Some ex-Nigerian soldiers, who served in the United Nations Mission in Liberia, have called on the President-elect, Muhammadu Buhari, to review their compulsory retirement and reinstate them.

Some of the ex-soldiers were those retired for allegedly participating in mutiny after staging a protest in Akure over non-payment of their entitlements by the authorities of the Nigerian Army, spoke to our correspondent in Osogbo on the telephone on Sunday.

The former UN peacekeepers staged a protest in Akure in 2008 when their entitlements including their savings were not paid on their return from the peacekeeping operation in Liberia.

One of the soldiers, Yomi Ibukun, who was a lance corporal before they were sacked, said that it was not appropriate to render young male and female soldiers, who had been trained to handle guns, jobless.

Ibukun said three of the ex-UN soldiers given compulsory retirement; Paul Maikudi (corporal); Pascal Stephen (lance corporal) and Kabiru Mohammed (private) had died.

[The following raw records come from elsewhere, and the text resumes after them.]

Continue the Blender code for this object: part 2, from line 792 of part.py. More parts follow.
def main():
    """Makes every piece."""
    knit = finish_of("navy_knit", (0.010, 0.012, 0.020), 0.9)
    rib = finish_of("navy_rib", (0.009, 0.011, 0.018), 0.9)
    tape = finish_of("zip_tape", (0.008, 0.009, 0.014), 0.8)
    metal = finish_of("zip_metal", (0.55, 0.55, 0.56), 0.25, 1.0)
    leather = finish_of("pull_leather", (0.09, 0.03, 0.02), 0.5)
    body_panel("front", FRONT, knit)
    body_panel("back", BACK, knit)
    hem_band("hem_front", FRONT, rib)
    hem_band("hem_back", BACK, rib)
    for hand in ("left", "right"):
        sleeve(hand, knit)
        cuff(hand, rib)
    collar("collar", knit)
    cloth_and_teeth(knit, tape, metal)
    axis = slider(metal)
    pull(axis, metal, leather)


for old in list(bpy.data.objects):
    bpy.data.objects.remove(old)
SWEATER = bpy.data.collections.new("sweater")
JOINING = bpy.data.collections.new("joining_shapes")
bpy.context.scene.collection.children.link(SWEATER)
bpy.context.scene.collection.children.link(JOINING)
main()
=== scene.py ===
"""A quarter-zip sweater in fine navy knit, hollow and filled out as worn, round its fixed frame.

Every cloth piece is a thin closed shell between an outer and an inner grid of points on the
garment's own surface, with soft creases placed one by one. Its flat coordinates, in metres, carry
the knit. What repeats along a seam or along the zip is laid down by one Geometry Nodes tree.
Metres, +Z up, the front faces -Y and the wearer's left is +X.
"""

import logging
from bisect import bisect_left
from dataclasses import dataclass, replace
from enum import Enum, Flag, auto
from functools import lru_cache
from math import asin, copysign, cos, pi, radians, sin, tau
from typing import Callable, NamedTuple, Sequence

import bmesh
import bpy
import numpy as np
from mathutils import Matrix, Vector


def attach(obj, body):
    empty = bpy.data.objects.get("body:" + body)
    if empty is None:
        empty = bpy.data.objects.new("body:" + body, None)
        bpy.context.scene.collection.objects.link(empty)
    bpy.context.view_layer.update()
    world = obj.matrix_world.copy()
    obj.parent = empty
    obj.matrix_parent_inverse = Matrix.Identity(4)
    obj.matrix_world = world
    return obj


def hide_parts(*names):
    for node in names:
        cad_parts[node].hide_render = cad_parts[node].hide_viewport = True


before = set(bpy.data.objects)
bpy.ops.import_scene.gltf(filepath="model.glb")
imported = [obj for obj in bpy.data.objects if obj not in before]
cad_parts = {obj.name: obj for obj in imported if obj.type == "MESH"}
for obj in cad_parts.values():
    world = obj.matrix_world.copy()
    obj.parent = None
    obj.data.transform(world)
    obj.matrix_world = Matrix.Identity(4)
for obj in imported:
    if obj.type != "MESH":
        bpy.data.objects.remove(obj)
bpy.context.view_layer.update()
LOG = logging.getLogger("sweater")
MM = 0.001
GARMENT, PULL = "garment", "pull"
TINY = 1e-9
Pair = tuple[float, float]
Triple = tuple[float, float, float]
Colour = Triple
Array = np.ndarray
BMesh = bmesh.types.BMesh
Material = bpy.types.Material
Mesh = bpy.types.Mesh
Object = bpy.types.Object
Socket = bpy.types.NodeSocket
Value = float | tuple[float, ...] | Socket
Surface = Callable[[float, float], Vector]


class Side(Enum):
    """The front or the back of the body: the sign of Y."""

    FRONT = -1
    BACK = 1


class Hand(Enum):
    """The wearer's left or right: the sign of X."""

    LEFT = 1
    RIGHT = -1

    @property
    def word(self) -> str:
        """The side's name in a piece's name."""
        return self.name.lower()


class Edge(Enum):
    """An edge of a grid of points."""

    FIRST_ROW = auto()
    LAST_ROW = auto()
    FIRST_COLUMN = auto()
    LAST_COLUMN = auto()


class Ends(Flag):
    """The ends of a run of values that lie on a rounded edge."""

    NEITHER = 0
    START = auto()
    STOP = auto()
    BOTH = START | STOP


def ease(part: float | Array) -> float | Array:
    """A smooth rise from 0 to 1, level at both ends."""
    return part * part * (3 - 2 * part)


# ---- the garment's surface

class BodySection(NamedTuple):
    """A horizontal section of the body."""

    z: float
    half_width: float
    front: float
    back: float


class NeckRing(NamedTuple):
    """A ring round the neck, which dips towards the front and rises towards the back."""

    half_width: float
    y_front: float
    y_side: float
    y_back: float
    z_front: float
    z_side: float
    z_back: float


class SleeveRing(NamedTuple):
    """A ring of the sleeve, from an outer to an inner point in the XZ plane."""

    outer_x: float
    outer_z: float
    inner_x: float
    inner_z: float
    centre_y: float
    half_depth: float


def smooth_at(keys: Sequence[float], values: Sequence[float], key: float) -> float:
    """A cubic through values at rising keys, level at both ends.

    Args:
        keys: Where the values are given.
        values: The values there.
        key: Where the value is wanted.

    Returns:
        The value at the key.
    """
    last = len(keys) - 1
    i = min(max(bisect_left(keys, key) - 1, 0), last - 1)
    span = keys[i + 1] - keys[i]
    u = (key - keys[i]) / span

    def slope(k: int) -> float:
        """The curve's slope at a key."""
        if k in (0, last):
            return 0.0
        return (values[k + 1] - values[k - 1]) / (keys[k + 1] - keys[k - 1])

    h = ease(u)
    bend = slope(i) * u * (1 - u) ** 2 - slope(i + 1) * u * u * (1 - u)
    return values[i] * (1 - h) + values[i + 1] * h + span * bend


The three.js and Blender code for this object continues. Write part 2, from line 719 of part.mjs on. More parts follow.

Another ex-soldier, Abass Salisu, who was a corporal, said that all of them were young and their skills were still needed by the military.

He lamented the alleged injustice done to them, saying the victims of the injustice would be grateful if they could be reinstated.

Ibukun said, “We thank God that Gen. Buhari eventually won the presidential election. The President-elect is a former military officer and he would appreciate our case if it is brought before him.

“We are appealing to him to correct the injustice done to 27 of us. Some senior officers refused to pay us our entitlements during our operations in Liberia and they sentenced us to life imprisonment after the protest.

“The sentence was commuted to seven years imprisonment before we were freed but later compulsorily retired.

“It is sad because while those of us whose entitlements were stolen were punished and retired, the officers who stole our money suffered loss of ranks temporarily but they had since been restored to their old ranks.”

Musa Salisu, who was a corporal before he was compulsory retired, said the authorities paid part of the entitlements which led to the protest and had refused to pay the balance despite the punishment meted out to them.